3.2.Verweerder heeft vervolgens bij primair besluit de gevraagde watervergunning verleend. Verweerder heeft toestemming gegeven voor het dempen van de watergang van 190 m². Verweerder heeft drie voorschriften aan de watervergunning verbonden. De voorschriften luiden:
De grond moet bij het dempen in de richting van het blijvende oppervlaktewater worden aangebracht. Hierbij mag geen bagger in het blijvende oppervlaktewater terecht komen.
Ter compensatie van de demping moet tenminste 190 m² oppervlaktewater worden gegraven in de boezem zoals aangevraagd in de zaak 2023-005216.
3. Het oppervlaktewater voor de compensatie van de demping moet uiterlijk één jaar na vaststelling van de vergunning zijn gegraven.
4. Verweerder heeft in het bestreden besluit de watervergunning, zoals verleend bij primair besluit, aangepast, omdat één van de voorschriften onduidelijk geformuleerd was. In de aangepaste watervergunning is voorschrift drie als volgt geformuleerd:
3. Het oppervlaktewater dat dient ter compensatie van de demping van 190 m², moet uiterlijk één jaar na de demping zijn gegraven.
5. Eisers zijn het niet eens met de verleende watervergunning.
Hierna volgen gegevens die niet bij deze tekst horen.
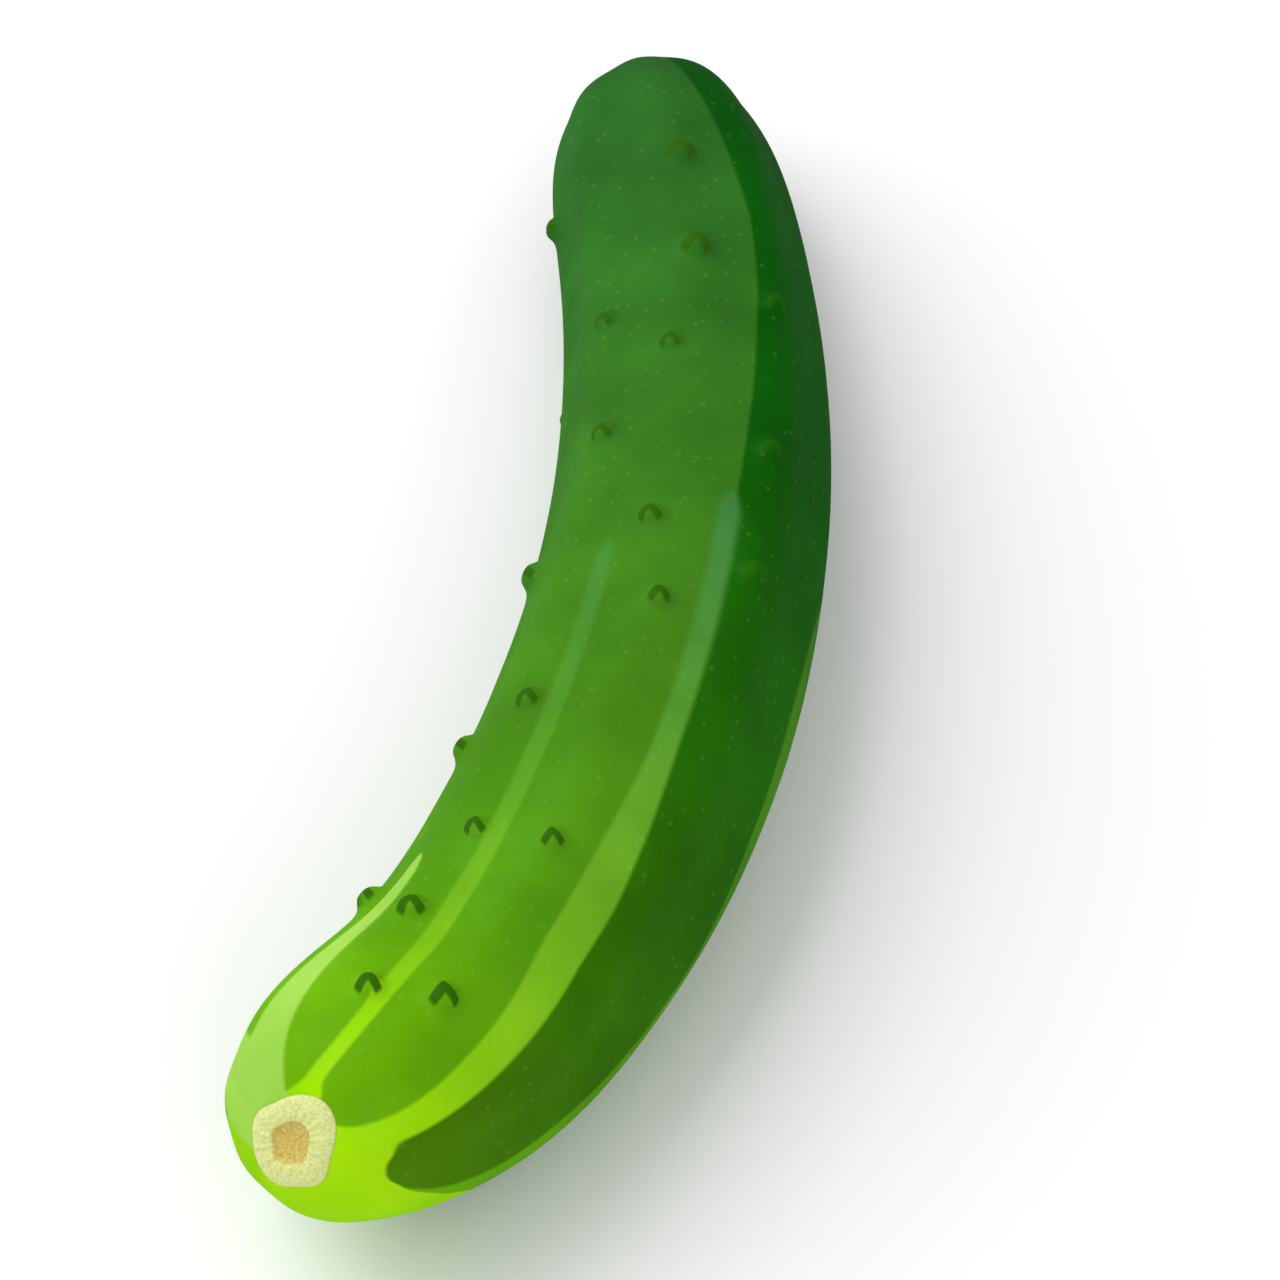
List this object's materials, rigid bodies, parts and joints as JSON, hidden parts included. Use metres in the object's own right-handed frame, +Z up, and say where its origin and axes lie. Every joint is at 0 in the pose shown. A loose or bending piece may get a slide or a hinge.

Eisers wonen ten zuiden van de [gebied] . Eisers voeren in hun beroepschrift aan dat er procedurele fouten zijn gemaakt door verweerder, dat onduidelijk is waar de demping zal plaatsvinden en waar de watercompensatie komt en dat zij vrezen dat er meer water afgevoerd zal worden op de sloot langs de [straatnaam] , wat gevolgen kan hebben voor de waterhuishoudingen bij hun woningen.
Beoordeling door de rechtbank
6. De rechtbank beoordeelt de rechtmatigheid van de watervergunning. Zij doet dat aan de hand van de beroepsgronden van eisers. De rechtbank komt tot het oordeel dat het beroep van eisers ongegrond is. Hierna legt de rechtbank uit hoe zij tot dit oordeel komt en welke gevolgen dit oordeel heeft.
7. Op 1 januari 2024 zijn de Omgevingswet en de Invoeringswet Omgevingswet in werking getreden. Omdat de watervergunning vóór 1 januari 2024 is aangevraagd, blijft de Waterwet en de onderliggende regelgeving, zoals die gold vóór 1 januari 2024, van toepassing.
8. Eisers voeren aan dat verweerder het derde voorschrift in de watervergunning ten onrechte heeft gewijzigd. Het voorschrift is door de wijze van formulering in het bestreden besluit nadeliger voor hen. De formulering van het voorschrift zoals dat in het primaire besluit stond, zorgde er namelijk voor dat de compensatie voor de demping van de watergang binnen één jaar na vergunningverlening moest zijn gegraven. Op grond van het nieuwe voorschrift moet de compensatie zijn gegraven binnen één jaar na de demping. Dit betekent dat vergunninghouder langer de tijd heeft om te beginnen met graven. Dat levert volgens eiser strijd op met het verbod op reformatio in peius. Wijziging van het voorschrift zorgt er ook voor dat het bestreden besluit rechtsonzeker is. Eisers voeren verder aan dat verweerder niet bevoegd was om opnieuw op de aanvraag te beslissen na intrekking van het eerste besluit van 13 december 2022. Ten slotte voeren zij aan dat de proceskostenveroordeling die verweerder heeft toegekend in de bezwaarfase te laag is.